Everything I have listed above is just the tip of the iceberg when it comes to preparing for the classroom. There are other topics to consider, such as the equity in the classroom, Universal Design for Learning (UDL), and so much more. And don’t underestimate how important it is to set the tone and expectations on the first day of class (see blog post, The first day of class – what will you do?).
Finally…
Ask for help!
Keep posting to Twitter like you did, Mr. Emhoff, to ask for suggestions or teaching tips. There is an incredibly supportive community of educational professionals that are more than willing to share what has worked in their classroom, and what hasn’t. I’ve found faculty generous in sharing teaching materials and links to online resources they have created. You have such a network of connections in the professional community, why not have a few of them Zoom in for a guest panel of speakers, with a Q&A session for students? And I believe you have access to someone with years of community college teaching experience not far from where you work – if you can coordinate schedules, I recommend having coffee with Dr. Biden a few times during your semester. I’ve found the quick coffee breaks and morning breakfast meetings one-on-one with colleagues is an excellent way to unpack what is happening in the classroom and share suggestions for moving forward in the term.

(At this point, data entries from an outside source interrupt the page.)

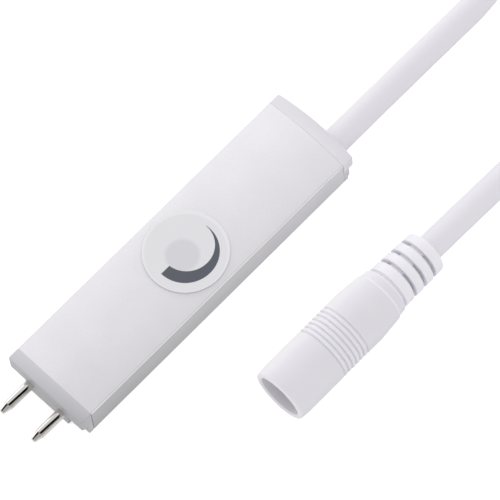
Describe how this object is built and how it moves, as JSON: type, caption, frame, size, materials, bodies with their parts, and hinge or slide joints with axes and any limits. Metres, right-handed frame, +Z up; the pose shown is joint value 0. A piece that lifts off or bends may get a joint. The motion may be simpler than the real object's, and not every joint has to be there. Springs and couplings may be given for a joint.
{
  "type": "touch dimmer switch",
  "caption": "Slim inline touch dimmer: aluminium bar with a round touch disc, contact pins at one end and a lead with a round power socket at the other.",
  "frame": {"origin": "centre of the housing's bottom face, on the surface that it rests on", "axes": "+X along the housing towards its cord end, +Y across it away from the connector, +Z up through the touch disc"},
  "size_m": [0.1781, 0.0601, 0.0107],
  "materials": {
    "housing_metal": "fine satin anodised",
    "cap_plastic": "light grey moulded",
    "pin_cap_plastic": "mid grey moulded",
    "disc_plastic": "milky translucent, satin",
    "slate_print": "printed ink",
    "pin_metal": "nickel plated",
    "contact_metal": "nickel plated",
    "spring_metal": "drawn wire",
    "board_laminate": "solder mask",
    "chip_black": "moulded epoxy",
    "chip_ceramic": "sintered ceramic",
    "lamp_plastic": "clear epoxy",
    "cord_sheath": "white soft PVC, satin",
    "red_insulation": "soft PVC",
    "black_insulation": "soft PVC",
    "socket_plastic": "white moulded PVC, satin",
    "core_plastic": "white moulded"
  },
  "bodies": {
    "switch": {"housing": "housing_metal", "base_cover": "cap_plastic", "pin_end_cap": "pin_cap_plastic", "cord_end_cap": "cap_plastic", "left_pin": "pin_metal", "right_pin": "pin_metal", "touch_disc": "disc_plastic", "level_arc": "slate_print", "touch_spring": "spring_metal", "circuit_board": "board_laminate", "indicator_led": "lamp_plastic", "touch_controller": "chip_black", "power_mosfet": "chip_black", "supply_diode": "chip_black", "chip_capacitors": "chip_ceramic", "chip_resistors": "chip_black", "cord_stop": "socket_plastic", "cord_entry": "cord_sheath", "supply_wire": "red_insulation", "return_wire": "black_insulation", "power_cord": "cord_sheath", "socket_overmould": "socket_plastic", "socket_insulator": "core_plastic", "sleeve_contact": "contact_metal", "centre_pin": "contact_metal", "strain_relief": "socket_plastic", "cord_tail": "cord_sheath", "socket_supply_wire": "red_insulation", "socket_return_wire": "black_insulation"},
    "leaf": {"leaf_contact": "contact_metal"}
  },
  "joints": [
    {"name": "leaf_flex", "type": "hinge", "parent": "switch", "child": "leaf", "pos_m": [0.0054, -0.029, 0.00833], "axis": [0, 1, 0], "range_deg": [0, 4], "stiffness_Nm_per_rad": 0.12}
  ]
}
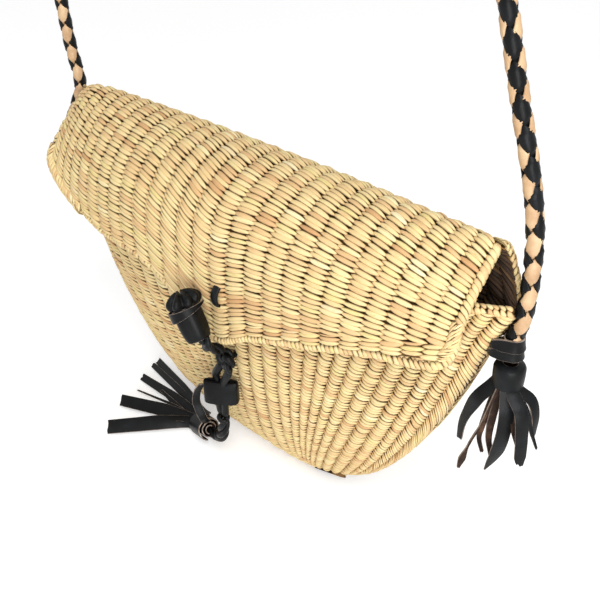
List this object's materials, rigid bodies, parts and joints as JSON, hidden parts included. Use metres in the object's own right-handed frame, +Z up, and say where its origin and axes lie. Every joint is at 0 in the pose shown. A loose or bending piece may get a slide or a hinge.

You are going to be exhausted (yes, from teaching) – but you’ll also find it one of the most rewarding opportunities in your lifetime (this is coming from someone with 20+ years of teaching experience!).
Best of luck, Mr. Emhoff! And please know that myself and any of the 60,000+ earth and space scientists at the American Geophysical Union are here to help in any way we can! Allow us to serve as your gravity assist that you can pay forward to your students!